Don’t blame guns for Orlando
Speaking out against radical Islamists is less of a recruitment tool than appeasement is.
The national conversation has once again been directed toward more gun control in the wake of the carnage in Orlando, Fla., last Sunday. but blaming an inanimate object is misdirection. It’s a dodge.
It was not a gun that savagely killed all those innocents in that nightclub. It was hatred. Hatred of our freedom. The freedom to choose any religion or even no religion, or the freedom to be gay, straight or somewhere in between.
If it wasn’t a gun it could have been pressure cooker bombs, like those used in the 2013 Boston Marathon attack, or any number of other ways to kill.

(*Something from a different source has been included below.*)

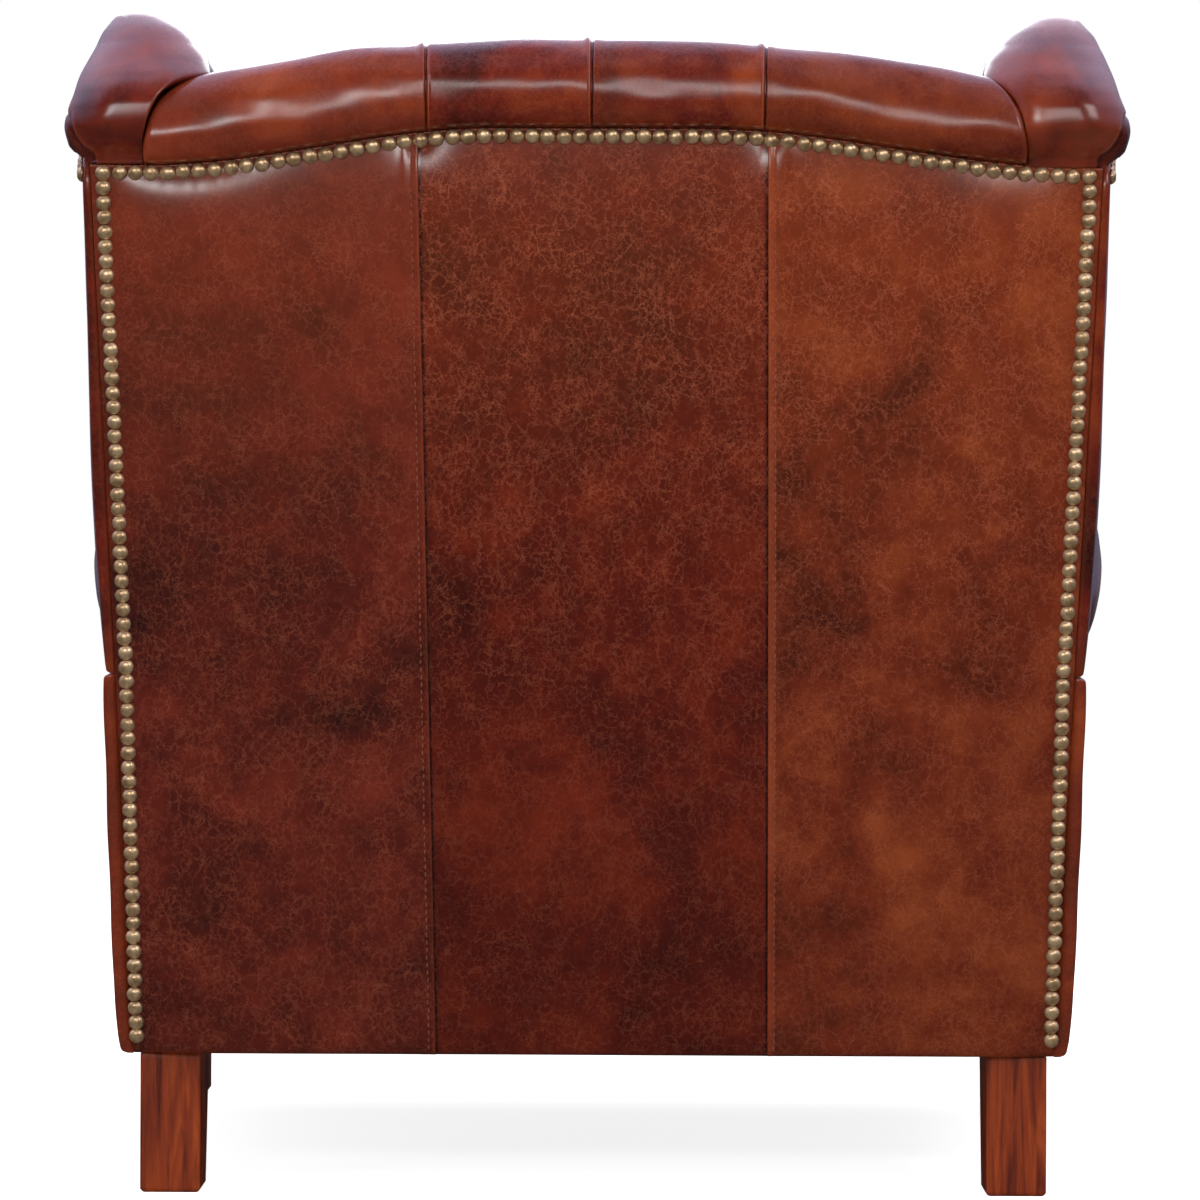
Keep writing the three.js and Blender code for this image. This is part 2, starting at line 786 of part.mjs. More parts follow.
function dustCover() {
  const half = frameOuter - railThick / 2;
  const [front, back] = [frontRailFace + railThick / 2, postBack - railThick / 2];
  const [rearX, rearY] = [rearLegInner - gap, rearLegBack - rearLeg.topDepth - notchRoom];
  const [frontX, frontY] = [frontLegInner - frontLegFlare, frontLegBack + notchRoom];
  const right = [
    [frontX, front], [frontX, frontY], [half, frontY], [half, rearY], [rearX, rearY], [rearX, back],
  ];
  const left = right.map(([x, y]) => [-x, y]).reverse();
  return prismUp([...right, ...left], legTop - dustThick, legTop);
}

// Height of each ring up the cushion, and its inset as a share of the cushion's lesser half
const cushionShares = [
  [0, 0.1], [0.05, 0.03], [0.18, 0.006], [0.42, 0], [0.66, 0.006], [0.8, 0.03], [0.88, 0.11],
  [0.945, 0.3], [0.985, 0.55], [1, 0.8],
];
const edgeSteps = 4;

function cushionRing(level, insetShare, inset) {
  const half = armInner - cushionSideGap;
  const back = backFoot - cushionBackGap;
  const middle = (cushionFront + back) / 2;
  const deep = (back - cushionFront) / 2;
  const inward = insetShare * Math.min(half, deep) + inset;
  const [wide, long] = [half - inward, deep - inward];
  const corner = Math.min(cushionCorner, wide / 2);
  const ring = roundedRing(-wide, wide, middle - long, middle + long, level, corner);
  return ring.flatMap((point, i) => {
    const next = ring[(i + 1) % ring.length];
    if ((i + 1) % (cornerSteps + 1)) return [point];
    const sideways = Math.abs(point.x - next.x) < Math.abs(point.y - next.y);
    const edge = Array.from({ length: edgeSteps }, (_, k) => {
      const along = (k + 1) / (edgeSteps + 1);
      const pull = cushionPull * Math.sin(Math.PI * along);
      const spot = point.clone().lerp(next, along);
      if (sideways) spot.x -= Math.sign(spot.x) * pull;
      else spot.y -= Math.sign(spot.y - middle) * pull;
      return spot;
    });
    return [point, ...edge];
  });
}

function cushionForm(inset) {
  const [low, high] = [seatLevel + inset, cushionTop - inset];
  const rings = cushionShares.map(([up, share]) => cushionRing(lerp(low, high, up), share, inset));
  return loft(rings, (point) => new THREE.Vector2(point.x, point.y));
}

const zipLengthShare = 0.7;
const zipWidth = 8;

function cushionCover() {
  const half = (armInner - cushionSideGap) * zipLengthShare;
  const back = backFoot - cushionBackGap;
  const level = seatLevel + cushionEdgeThick / 2;
  const [low, high] = [level - zipWidth / 2, level + zipWidth / 2];
  const zip = block(-half, half, back - cushionCorner, back + cushionCorner, low, high);
  return cut(cushionForm(0), [cushionForm(coverThick), zip]);
}

function cushionCore() {
  return cushionForm(coverThick + gap);
}

// Brass nails: domes in a row on one thin strip, laid on a leather face

function nailRow(path, normal, pitch) {
  const curve = new THREE.CatmullRomCurve3(path.map(settlePoint), false, 'centripetal');
  curve.arcLengthDivisions = 400;
  const count = Math.round(curve.getLength() / pitch);
  const { width, dome, neck, neckHigh } = nail;
  const ring = (share, wide, high) => {
    const centre = curve.getPointAt(share);
    const side = curve.getTangentAt(share).cross(normal).normalize();
    const up = normal.clone();
    return [[-0.5, 0], [0.5, 0], [0.28, 1], [-0.28, 1]].map(([across, rise]) => {
      const spot = centre.clone().addScaledVector(side, across * wide);
      return spot.addScaledVector(up, rise * high);
    });
  };
  const rings = [ring(0, neck, neckHigh)];
  for (let i = 0; i < count; i += 1) {
    rings.push(ring((i + 0.25) / count, width, dome));
    rings.push(ring((i + 0.75) / count, width, dome));
    rings.push(ring((i + 1) / count, neck, neckHigh));
  }
  return loft(rings);
}

const backNormal = new THREE.Vector3(0, 1, -rakeShare).normalize();
const sideNormal = new THREE.Vector3(1, flareShare, -leanShare).normalize();

function topNails() {
  const half = nailColumn + nail.width / 2;
  const steps = 40;
  const path = Array.from({ length: steps + 1 }, (_, i) => {
    const x = lerp(half, -half, i / steps);
    return new THREE.Vector3(x, backDepth + gap, nailLine(x));
  });
  return nailRow(path, backNormal, nail.topPitch);
}

function columnNails() {
  const high = nailCorner - nail.width / 2 - 2 * gap;
  const tuck = new THREE.Vector3(nailColumn, backDepth + gap, tuckHeight);
  const low = bodyBottom + nailColumnLift;
  const foot = new THREE.Vector3(nailColumn + nailColumnDrift, backDepth + gap, low);
  const head = tuck.clone().setZ(high);
  const middle = head.clone().lerp(tuck, 0.5);
  return nailRow([head, middle, tuck, foot], backNormal, nail.sidePitch);
}

// Along the outside wing, just inside the roll's edge, from the back corner to the arm
function wingNails() {
  const outline = grownOutline(wingPanelOutline(), -nailInset);
  const path = outline.slice(1, panelShares.length + 2);
  const places = path.map(([y, z]) => new THREE.Vector3(wingHalf + gap, y, z));
  return nailRow(places, sideNormal, nail.sidePitch);
}

// Materials and the assembled chair

const finish = (color, roughness, metalness = 0) => {
  return new THREE.MeshStandardMaterial({ color, roughness, metalness });
};
const hide = finish('#6d2a17', 0.42);
const hideBack = finish('#74311b', 0.4);
const hideSeat = finish('#7a3219', 0.45);
const beech = finish('#b98b5a', 0.7);
const birchPly = finish('#c9a878', 0.65);
const stainedOak = finish('#7a3c16', 0.5);
const brass = finish('#8f7440', 0.35, 1);
const jute = finish('#a08a63', 0.9);
const felt = finish('#b9b3a6', 0.95);
const blackCloth = finish('#24211f', 0.9);
const foam = finish('#e3d9b8', 0.95);
const board = finish('#9a7d54', 0.85);

const chair = new THREE.Group();

function newGroup() {
  const group = new THREE.Group();
  chair.add(group);
  return group;
}

function addMesh(group, name, geometry, material) {
  const mesh = new THREE.Mesh(geometry, material);
  mesh.name = name;
  group.add(mesh);
  return mesh;
}

function addPiece(group, name, geometry, material) {
  return addMesh(group, name, settled(geometry), material);
}

function addPair(group, name, geometry, material) {
  addPiece(group, `${name}_left`, geometry.clone(), material);
  addPiece(group, `${name}_right`, mirrored(geometry), material);
}

const frame = newGroup();
addPair(frame, 'rear_post', rearPost(), beech);
addPair(frame, 'front_post', frontPost(), beech);
addPair(frame, 'seat_rail_side', sideRail(), beech);
addPair(frame, 'arm_rail', armRailBar(), beech);
addPair(frame, 'wing_frame', wingPly3d(), birchPly);
addPair(frame, 'corner_block_rear', cornerBlock(1), beech);
addPair(frame, 'corner_block_front', cornerBlock(-1), beech);
const rearRail = crossRail(postBack - railThick, postBack, frameBottom, railTop);
addPiece(frame, 'seat_rail_rear', rearRail, beech);
const frontRail = crossRail(frontRailFace, frontRailFace + railThick, frameBottom, railTop);
addPiece(frame, 'seat_rail_front', frontRail, beech);
const lumbarBack = postFront + lumbarRail.thick;
const lumbar = crossRail(postFront, lumbarBack, lumbarLow, lumbarLow + lumbarRail.tall);
addPiece(frame, 'lumbar_rail', lumbar, beech);
addPiece(frame, 'crest_rail', crestRail(), beech);

const legs = newGroup();
const rearSolid = legSolid(rearLeg, { inner: rearLegInner, back: rearLegBack });
const frontSolid = legSolid(frontLeg, { inner: frontLegInner, back: frontLegBack });
[['rear_leg', rearSolid], ['front_leg', frontSolid]].forEach(([name, solid]) => {
  addMesh(legs, `${name}_left`, merged(solid.clone()), stainedOak);
  addMesh(legs, `${name}_right`, mirrored(solid), stainedOak);
});

const suspension = newGroup();
addPiece(suspension, 'seat_webbing', seatWebbing(), jute);
addPiece(suspension, 'back_webbing', backWebbing(), jute);
addPiece(suspension, 'seat_deck', seatDeck(), felt);
addPiece(suspension, 'dust_cover', dustCover(), blackCloth);
addPiece(suspension, 'backing_board', backingBoard(), board);

const covers = newGroup();
const edge = { foot: frameOuter, top: frameOuter };
const farEdge = { foot: -frameOuter, top: -frameOuter };
const rightSeam = { foot: -seamRight.foot, top: -seamRight.top };
const moved = (seam, by) => ({ foot: seam.foot + by, top: seam.top + by });
addPiece(covers, 'outside_back_left', outsidePanel(moved(seamLeft, gap), edge), hideBack);
addPiece(covers, 'outside_back_middle', outsidePanel(rightSeam, seamLeft), hideBack);
addPiece(covers, 'outside_back_right', outsidePanel(farEdge, moved(rightSeam, -gap)), hideBack);
addPiece(covers, 'crest_roll', crestRoll(), hide);
addPiece(covers, 'inside_back', insideBack(), hide);
addPair(covers, 'wing_pad', wingPad(), hide);
addPair(covers, 'outside_wing', outsideWing(), hide);
addPair(covers, 'outside_arm', outsideArm(), hide);
addPair(covers, 'arm_pad', armPad(), hide);
addPair(covers, 'arm_front', armFront(), hide);
addPiece(covers, 'front_border', frontBorder(), hide);
buttonPlaces().forEach((place, i) => {
  const number = String(i + 1).padStart(2, '0');
  addPiece(covers, `back_button_${number}`, buttonSolid(place), hide);
});

const nails = newGroup();
addMesh(nails, 'nail_row_top', topNails(), brass);
addMesh(nails, 'nail_row_left', columnNails(), brass);
addMesh(nails, 'nail_row_right', mirrored(columnNails()), brass);
addMesh(nails, 'nail_row_wing_left', wingNails(), brass);
addMesh(nails, 'nail_row_wing_right', mirrored(wingNails()), brass);

const cushion = newGroup();
addPiece(cushion, 'seat_cushion_cover', cushionCover(), hideSeat);
addPiece(cushion, 'seat_cushion_core', cushionCore(), foam);

// The chair's box is centred over the origin
const box = new THREE.Box3().setFromObject(chair);
const centre = box.getCenter(new THREE.Vector3());
chair.position.set(-centre.x, -centre.y, -box.min.z);
chair.updateMatrixWorld(true);

export default chair;
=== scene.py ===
"""Wingback armchair in pull-up leather: the look of every piece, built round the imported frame.

Shapes are drawn in millimetres on a square body, as the frame's are, and one Stance leans, flares
and rakes them into place. Each class below holds one sub-assembly of the chair.
"""

import json
import logging
import math
from dataclasses import dataclass, field
from enum import Enum

import bpy
import numpy as np
from mathutils import Matrix, Vector


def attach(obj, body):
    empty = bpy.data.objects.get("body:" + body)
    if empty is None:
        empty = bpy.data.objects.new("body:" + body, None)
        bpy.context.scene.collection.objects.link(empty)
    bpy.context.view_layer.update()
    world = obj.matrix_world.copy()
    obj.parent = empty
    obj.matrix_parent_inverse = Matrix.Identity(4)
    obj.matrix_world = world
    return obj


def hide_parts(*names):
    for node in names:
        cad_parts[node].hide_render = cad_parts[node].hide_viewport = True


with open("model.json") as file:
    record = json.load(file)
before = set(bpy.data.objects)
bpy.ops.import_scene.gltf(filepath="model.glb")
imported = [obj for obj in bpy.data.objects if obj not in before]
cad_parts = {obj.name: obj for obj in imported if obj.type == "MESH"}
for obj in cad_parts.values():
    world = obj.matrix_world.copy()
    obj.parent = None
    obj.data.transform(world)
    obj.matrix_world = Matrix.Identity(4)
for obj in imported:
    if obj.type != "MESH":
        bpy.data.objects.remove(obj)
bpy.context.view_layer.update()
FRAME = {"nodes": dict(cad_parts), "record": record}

Material, Tree, Socket = bpy.types.Material, bpy.types.NodeTree, bpy.types.NodeSocket

log = logging.getLogger("wing_chair")

MM = 0.001
GAP = 0.3


class Side(Enum):
    """The sitter's left is +X."""

    LEFT = 1
    RIGHT = -1

    @property
    def word(self) -> str:
        """The side as the node names say it."""
        return self.name.lower()


# Small numeric tools


def smooth(value: np.ndarray, start: float, end: float) -> np.ndarray:
    """Rises from 0 at start to 1 at end as 3t^2 - 2t^3.

    Args:
        value: where to read the step.
        start: value at which it leaves 0.
        end: value at which it reaches 1.

    Returns:
        The step, between 0 and 1.
    """
    t = np.clip((np.asarray(value, float) - start) / (end - start), 0.0, 1.0)
    return t * t * (3.0 - 2.0 * t)


def bell(value: np.ndarray, centre: float, width: float) -> np.ndarray:
    """A bell exp(-((value - centre) / width)^2).

    Args:
        value: where to read it.
        centre: place of its top.
        width: distance at which it has fallen to 1/e.

    Returns:
        The height of the bell, 1 at its top.
    """
    return np.exp(-(((np.asarray(value, float) - centre) / width) ** 2))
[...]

Freedom is not perfect, especially when a free country’s people become less moral. Benjamin Franklin lamented, “Only a virtuous people are capable of freedom.” But ultimate power in the hands of government will ultimately be turned against its people. Think of Mao, Hitler, Stalin or the Khmer Rouge. Islamists dream of a world governed in accordance with laws prescribed by Islam. Freedom is a roadblock to that end. Our Constitution and Bill of Rights were written to protect our freedoms from an overbearing government.
Attacking guns is like prescribing voodoo magic. It might feel good and it might sound good if you buy into it, but would do little to address the root cause while playing into the hands of our enemies by chipping away at the very freedoms they so detest.